Long-range order enabled stability in quantum dot light-emitting diodes

Nature Springer Nature 629:8012 (2024) 586-591

Authors:

Ya-Kun Wang, Haoyue Wan, Sam Teale, Luke Grater, Feng Zhao, Zhongda Zhang, Hong-Wei Duan, Muhammad Imran, Sui-Dong Wang, Sjoerd Hoogland, Liang-Sheng Liao

Abstract:

Light-emitting diodes (LEDs) based on perovskite quantum dots (QDs) have produced external quantum efficiencies (EQEs) of more than 25% with narrowband emission1,2, but these LEDs have limited operating lifetimes. We posit that poor long-range ordering in perovskite QD films—variations in dot size, surface ligand density and dot-to-dot stacking—inhibits carrier injection, resulting in inferior operating stability because of the large bias required to produce emission in these LEDs. Here we report a chemical treatment to improve the long-range order of perovskite QD films: the diffraction intensity from the repeating QD units increases three-fold compared with that of controls.

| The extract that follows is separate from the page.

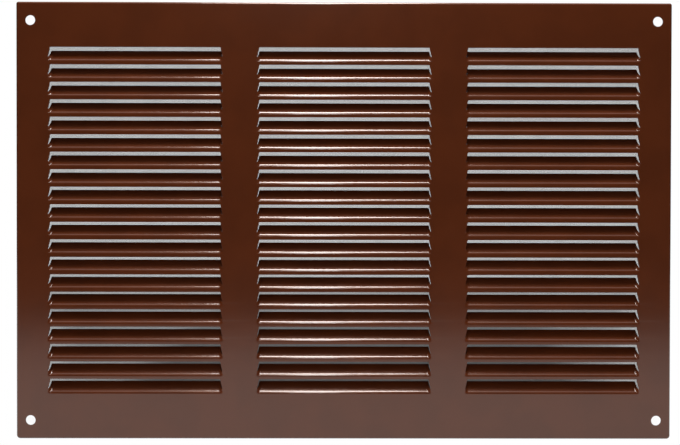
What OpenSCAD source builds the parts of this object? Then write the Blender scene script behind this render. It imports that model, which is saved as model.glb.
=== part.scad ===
// Metal vent grille with three columns of pressed louvres and an insect screen behind them.
// X runs to the right along the wall, Z runs up it and Y runs into it.
// The painted face lies in the plane Y = 0 and the wall is behind it, at Y = rim_depth.

/* [Face plate] */
// Width of the face plate
plate_w = 300; // [200:1:500]
// Height of the face plate
plate_h = 200; // [120:1:400]
// Thickness of the steel sheet
sheet_t = 0.7; // [0.5:0.1:1.2]
// Outer radius of the bend between face and rim
rim_bend_r = 1; // [0.8:0.1:2]
// Corner radius of the upper corners, seen from the front
top_corner_r = 0.6; // [0.2:0.1:3]
// Corner radius of the lower corners, seen from the front
bottom_corner_r = 1.6; // [0.2:0.1:3]
// Width of the open seam where two rims meet at a corner
seam_w = 0.3; // [0.1:0.1:1]
// Distance behind the face at which the corner seams begin
seam_start = 2; // [1.2:0.1:4]

/* [Fixing holes] */
// Diameter of the four fixing holes
hole_d = 4.5; // [3:0.1:6]
// Distance from a side edge to the centre of a hole
hole_inset_x = 6.5; // [5:0.25:12]
// Distance from the upper or lower edge to the centre of a hole
hole_inset_z = 8.5; // [5:0.25:14]

/* [Louvres] */
// Number of louvre columns
columns = 3; // [1:1:5]
// Distance from one louvre to the next in a column
louvre_pitch = 8; // [6:0.5:16]
// Least plain height above and below the louvres
field_margin_z = 20; // [16:0.5:40]
// Plain width left and right of the louvres
field_margin_x = 14; // [12:0.5:40]
// Plain width between two columns
column_gap = 14.8; // [8:0.1:30]
// Height of the flat strip left below each louvre
strip_h = 1.2; // [0.8:0.1:4]
// Outer radius of the bend at the foot of a louvre
louvre_bend_r = 1.8; // [1:0.1:3]
// Angle between the face and a louvre where its bend ends
louvre_angle = 50; // [40:1:60]
// Angle between the face and the tip of a louvre, which curves back a little
tip_angle = 26; // [10:1:35]
// Lean of the two cut ends of a louvre
end_lean = 12.7; // [0:0.1:25]
// Height above the foot of a louvre at which the cut ends stop
cut_stop = 2.3; // [0.5:0.1:3.5]
// Width of the cut beside a louvre
cut_w = 0.15; // [0.1:0.05:0.5]

/* [Insect screen] */
// Thickness of the woven wire screen
screen_t = 0.5; // [0.3:0.1:1]
// Number of openings across the grid that stands for the woven wire
screen_columns = 12; // [4:1:12]
// Number of openings up that grid
screen_rows = 8; // [3:1:12]
// Width of the bars of that grid
screen_bar = 3; // [1:0.5:5]
// Sheet thickness of the strips that bind its edges
binding_t = 0.5; // [0.3:0.1:1]
// Width of the strips that bind its edges
binding_w = 6; // [4:0.5:10]
// Air between the screen and the strip that grips it
grip_clear = 0.1; // [0.05:0.05:0.3]
// Air between the screen and the back of the louvres
louvre_clear = 0.3; // [0.1:0.1:2]
// Air between the side rims and the bound screen
side_clear = 0.3; // [0.1:0.1:1]
// Air between the bound screen and the path of a fixing screw
screw_clear = 1; // [0.5:0.5:4]
// Open seam where two binding strips meet at a corner
mitre_gap = 0.2; // [0.1:0.1:0.6]

/* [Rim lugs] */
// Number of lugs folded over the screen at each side
lugs = 3; // [2:1:6]
// Distance from one lug to the next
lug_pitch = 62; // [30:1:120]
// Width of a lug
lug_w = 10; // [6:0.5:20]
// Reach of a lug inwards from the rim
lug_reach = 5; // [3:0.5:8]
// Air between a lug and the bound screen
lug_clear = 0.3; // [0.1:0.1:1]

/* [Hidden] */
$fn = 48;
join = 0.1;
bend_steps = 7;
blade_steps = 3;

field_w = plate_w - 2 * field_margin_x;
louvre_w = (field_w - (columns - 1) * column_gap) / columns;
column_pitch = louvre_w + column_gap;
rows = floor((plate_h - 2 * field_margin_z) / louvre_pitch);

opening_h = louvre_pitch - strip_h;
bend_length = louvre_bend_r * louvre_angle * PI / 180;
blade_r = (opening_h - bend_length) / ((louvre_angle - tip_angle) * PI / 180);
louvre_tip = blade_point(tip_angle);
louvre_depth = sheet_t * cos(tip_angle) - louvre_tip[1];

binding_h = screen_t + 2 * grip_clear + 2 * binding_t;
binding_z = sheet_t + lug_clear;
screen_z = binding_z + binding_t + grip_clear;
stack_h = screen_z + screen_t + louvre_clear + louvre_depth;
rim_depth = ceil(stack_h * 10) / 10;

hole_x = plate_w / 2 - hole_inset_x;
hole_z = plate_h / 2 - hole_inset_z;
panel_w = plate_w - 2 * (sheet_t + side_clear);
panel_h = 2 * (hole_z - hole_d / 2 - screw_clear);
screen_inset = binding_h / 2;

paint = [0.29, 0.13, 0.08];
wire = [0.55, 0.56, 0.55];
zinc = [0.68, 0.69, 0.7];

// The pieces are drawn lying on their back, with the wall at z = 0 and the face on top.
module against_wall() {
    rotate([90, 0, 0])
        translate([0, 0, -rim_depth])
            children();
}

// Sections are drawn with the height in x and the depth in y, then run along the width.
module along_width(length) {
    rotate([90, 0, 90])
        translate([0, 0, -length / 2])
            linear_extrude(length)
                children();
}

// What is cut away beside a round corner whose tip is at the origin and points up and right.
module corner_waste(r) {
    difference() {
        translate([-r, -r])
            square(2 * r);
        translate([-r, -r])
            circle(r);
    }
}

// A rectangle with its own radius for the upper and for the lower corners.
module outline(w, h, upper_r, lower_r) {
    difference() {
        square([w, h], center = true);
        for (side = [0, 1])
            mirror([side, 0]) {
                if (upper_r > 0)
                    translate([w / 2, h / 2])
                        corner_waste(upper_r);
                if (lower_r > 0)
                    mirror([0, 1])
                        translate([w / 2, h / 2])
                            corner_waste(lower_r);
            }
    }
}

// A block whose edges are rounded round the front, as folded sheet leaves them.
module folded_block(w, h, d, edge_r, upper_r, lower_r) {
    intersection() {
        linear_extrude(d)
            outline(w, h, upper_r, lower_r);
        translate([0, 0, d / 2])
            along_width(w)
                outline(h, d, edge_r, 0);
        translate([0, 0, d / 2])
            rotate([0, 0, 90])
                along_width(h)
                    outline(w, d, edge_r, 0);
    }
}

module face_shell() {
    difference() {
        folded_block(plate_w, plate_h, rim_depth, rim_bend_r, top_corner_r, bottom_corner_r);
        translate([0, 0, -join])
            folded_block(
                plate_w - 2 * sheet_t,
                plate_h - 2 * sheet_t,
                rim_depth - sheet_t + join,
                max(rim_bend_r - sheet_t, 0),
                max(top_corner_r - sheet_t, 0),
                max(bottom_corner_r - sheet_t, 0)
            );
    }
}

module corner_seams() {
    seam_l = 6 * sheet_t;
    for (sx = [-1, 1], sy = [-1, 1])
        translate([sx * plate_w / 2, sy * plate_h / 2, -join])
            rotate([0, 0, sx * sy * 45])
                translate([-seam_l / 2, -seam_w / 2, 0])
                    cube([seam_l, seam_w, rim_depth - seam_start + join]);
}

module fixing_holes() {
    for (sx = [-1, 1], sy = [-1, 1])
        translate([sx * hole_x, sy * hole_z, rim_depth - 2 * sheet_t])
            cylinder(d = hole_d, h = 3 * sheet_t);
}

// Half the width of a louvre's opening at a height above the foot.
function half_w(height) = louvre_w / 2 - height * tan(end_lean);

module opening_outline() {
    foot = half_w(0);
    head = half_w(opening_h);
    polygon([[-foot, 0], [foot, 0], [head, opening_h], [-head, opening_h]]);
}

// A louvre seen from the front. Up to the height where its cuts stop, it runs on behind the plate.
module louvre_outline() {
    joined = half_w(0) + sheet_t + 2 * join;
    free = half_w(cut_stop) - cut_w;
    head = half_w(opening_h) - cut_w;
    polygon([
        [-joined, 0],
        [joined, 0],
        [joined, cut_stop],
        [free, cut_stop],
        [head, opening_h],
        [-head, opening_h],
        [-free, cut_stop],
        [-joined, cut_stop]
    ]);
}

module louvre_opening() {
    translate([0, 0, rim_depth - 2 * sheet_t])
        linear_extrude(3 * sheet_t)
            opening_outline();
}

// Height and depth on the front of a louvre, where it makes the given angle with the face.
function bend_point(turn) = louvre_bend_r * [sin(turn), cos(turn) - 1];

function blade_point(turn) = bend_point(louvre_angle)
    + blade_r * [sin(louvre_angle) - sin(turn), cos(louvre_angle) - cos(turn)];

// The place at a depth below a point on the front of the louvre, by default on its back.
function behind(point, turn, depth = sheet_t) = point - depth * [sin(turn), cos(turn)];

// Section through a louvre, with the face of the plate at zero and the foot at the origin.
module louvre_section() {
    bend_turns = [for (i = [0 : bend_steps]) louvre_angle * i / bend_steps];
    blade_turns = [for (i = [1 : blade_steps]) louvre_angle + (tip_angle - louvre_angle) * i / blade_steps];
    front = [for (turn = bend_turns) bend_point(turn), for (turn = blade_turns) blade_point(turn)];
    turns = concat(bend_turns, blade_turns);
    polygon([
        each front,
        for (i = [len(front) - 1 : -1 : 0]) behind(front[i], turns[i])
    ]);
}

// Section through the wall that closes the end of a louvre up to the height where its cuts stop.
module end_wall_section() {
    turns = [for (i = [0 : bend_steps]) louvre_angle * i / bend_steps];
    middle = [for (turn = turns) behind(bend_point(turn), turn, sheet_t / 2)];
    tip = middle[bend_steps] + opening_h * [cos(louvre_angle), -sin(louvre_angle)];
    intersection() {
        polygon([each middle, tip, [tip[0], -sheet_t / 2]]);
        translate([0, -louvre_depth])
            square([cut_stop - join, louvre_depth]);
    }
}

module louvre() {
    intersection() {
        translate([0, 0, rim_depth])
            along_width(louvre_w + 4 * sheet_t)
                louvre_section();
        translate([0, 0, rim_depth - louvre_depth - join])
            linear_extrude(louvre_depth + 2 * join)
                louvre_outline();
    }
    for (side = [-1, 1])
        translate([side * (half_w(0) + join + sheet_t / 2), 0, rim_depth])
            along_width(sheet_t)
                end_wall_section();
}

// Places one copy of a louvre feature at the foot of each louvre.
module louvre_field() {
    for (column = [0 : columns - 1], row = [0 : rows - 1])
        translate([
            (column - (columns - 1) / 2) * column_pitch,
            (row - rows / 2) * louvre_pitch + strip_h / 2,
            0
        ])
            children();
}

// A lug is the rim carried on past its bend, folded in flat over the bound screen.
module rim_lug() {
    translate([plate_w / 2 - sheet_t - lug_reach, -lug_w / 2, 0])
        cube([lug_reach + sheet_t / 2, lug_w, sheet_t]);
}

module lug_bend_waste() {
    translate([plate_w / 2, 0, 0])
        rotate([90, 0, 0])
            linear_extrude(lug_w, center = true)
                mirror([0, 1])
                    corner_waste(rim_bend_r);
}

module at_lugs() {
    for (side = [0, 1], i = [0 : lugs - 1])
        mirror([side, 0, 0])
            translate([0, (i - (lugs - 1) / 2) * lug_pitch, 0])
                children();
}

module face_plate() {
    color(paint)
        against_wall()
            difference() {
                union() {
                    difference() {
                        face_shell();
                        corner_seams();
                        fixing_holes();
                        louvre_field()
                            louvre_opening();
                    }
                    louvre_field()
                        louvre();
                    at_lugs()
                        rim_lug();
                }
                at_lugs()
                    lug_bend_waste();
            }
}

// The woven wire is a plain grid of flat bars here, about as heavy as the wires together.
module screen_openings() {
    open_w = (panel_w - 2 * binding_w + screen_bar) / screen_columns - screen_bar;
    open_h = (panel_h - 2 * binding_w + screen_bar) / screen_rows - screen_bar;
    for (column = [0 : screen_columns - 1], row = [0 : screen_rows - 1])
        translate([
            (column - (screen_columns - 1) / 2) * (open_w + screen_bar),
            (row - (screen_rows - 1) / 2) * (open_h + screen_bar)
        ])
            square([open_w, open_h], center = true);
}

module insect_screen() {
    color(wire)
        against_wall()
            translate([0, 0, screen_z])
                linear_extrude(screen_t)
                    difference() {
                        square([panel_w - 2 * screen_inset, panel_h - 2 * screen_inset], center = true);
                        screen_openings();
                    }
}

// Section through a strip folded round the edge of the screen, with the fold at the top.
module binding_section() {
    fold_r = binding_h / 2;
    slot_r = fold_r - binding_t;
    difference() {
        union() {
            translate([-fold_r, fold_r])
                circle(fold_r);
            translate([-binding_w, 0])
                square([binding_w - fold_r, binding_h]);
        }
        translate([-fold_r, fold_r])
            circle(slot_r);
        translate([-binding_w - join, binding_t])
            square([binding_w - fold_r + join, 2 * slot_r]);
    }
}

// One strip, drawn along the upper edge of the screen with mitred ends.
module binding(length) {
    outer = (length - mitre_gap) / 2;
    inner = outer - binding_w;
    color(zinc)
        intersection() {
            translate([0, 0, binding_z])
                along_width(length)
                    binding_section();
            translate([0, 0, binding_z - join])
                linear_extrude(binding_h + 2 * join)
                    polygon([[-outer, 0], [outer, 0], [inner, -binding_w], [-inner, -binding_w]]);
        }
}

module binding_top() {
    against_wall()
        translate([0, panel_h / 2, 0])
            binding(panel_w);
}

module binding_bottom() {
    against_wall()
        rotate([0, 0, 180])
            translate([0, panel_h / 2, 0])
                binding(panel_w);
}

module binding_left() {
    against_wall()
        rotate([0, 0, 90])
            translate([0, panel_w / 2, 0])
                binding(panel_h);
}

module binding_right() {
    against_wall()
        rotate([0, 0, -90])
            translate([0, panel_w / 2, 0])
                binding(panel_h);
}

face_plate();
insect_screen();
binding_top();
binding_bottom();
binding_left();
binding_right();
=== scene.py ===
import math

import bmesh
import bpy
from mathutils import Matrix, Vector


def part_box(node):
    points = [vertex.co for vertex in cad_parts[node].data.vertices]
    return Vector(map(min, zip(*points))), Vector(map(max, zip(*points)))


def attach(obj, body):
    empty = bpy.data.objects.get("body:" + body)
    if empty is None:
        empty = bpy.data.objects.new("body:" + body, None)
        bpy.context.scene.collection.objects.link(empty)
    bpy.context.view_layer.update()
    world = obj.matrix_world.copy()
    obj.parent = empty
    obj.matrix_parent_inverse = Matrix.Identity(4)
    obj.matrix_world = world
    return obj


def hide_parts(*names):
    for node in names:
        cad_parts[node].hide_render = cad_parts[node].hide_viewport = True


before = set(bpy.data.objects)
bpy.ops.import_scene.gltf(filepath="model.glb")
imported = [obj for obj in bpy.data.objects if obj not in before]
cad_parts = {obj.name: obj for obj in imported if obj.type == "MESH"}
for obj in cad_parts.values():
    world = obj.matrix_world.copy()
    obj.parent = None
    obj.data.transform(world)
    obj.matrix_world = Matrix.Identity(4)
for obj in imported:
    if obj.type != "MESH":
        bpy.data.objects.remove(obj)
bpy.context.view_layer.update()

mm = 0.001
degree = math.pi / 180
closeEnough = 0.01 * mm      # places that differ by less count as the same
weldDistance = 0.005 * mm

plateLow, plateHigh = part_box("face_plate")
plateWidth = plateHigh[0] - plateLow[0]
plateHeight = plateHigh[2] - plateLow[2]
rimDepth = plateHigh[1] - plateLow[1]
screenLow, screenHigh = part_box("insect_screen")


# selecting and shaping


def only(piece):
    bpy.ops.object.select_all(action="DESELECT")
    piece.select_set(True)
    bpy.context.view_layer.objects.active = piece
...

We achieve this using a synergistic dual-ligand approach: an iodide-rich agent (aniline hydroiodide) for anion exchange and a chemically reactive agent (bromotrimethylsilane) that produces a strong acid that in situ dissolves smaller QDs to regulate size and more effectively removes less conductive ligands to enable compact, uniform and defect-free films. These films exhibit high conductivity (4 × 10−4 S m−1), which is 2.5-fold higher than that of the control, and represents the highest conductivity recorded so far among perovskite QDs. The high conductivity ensures efficient charge transportation, enabling red perovskite QD-LEDs that generate a luminance of 1,000 cd m−2 at a record-low voltage of 2.8 V. The EQE at this luminance is more than 20%. Furthermore, the stability of the operating device is 100 times better than previous red perovskite LEDs at EQEs of more than 20%.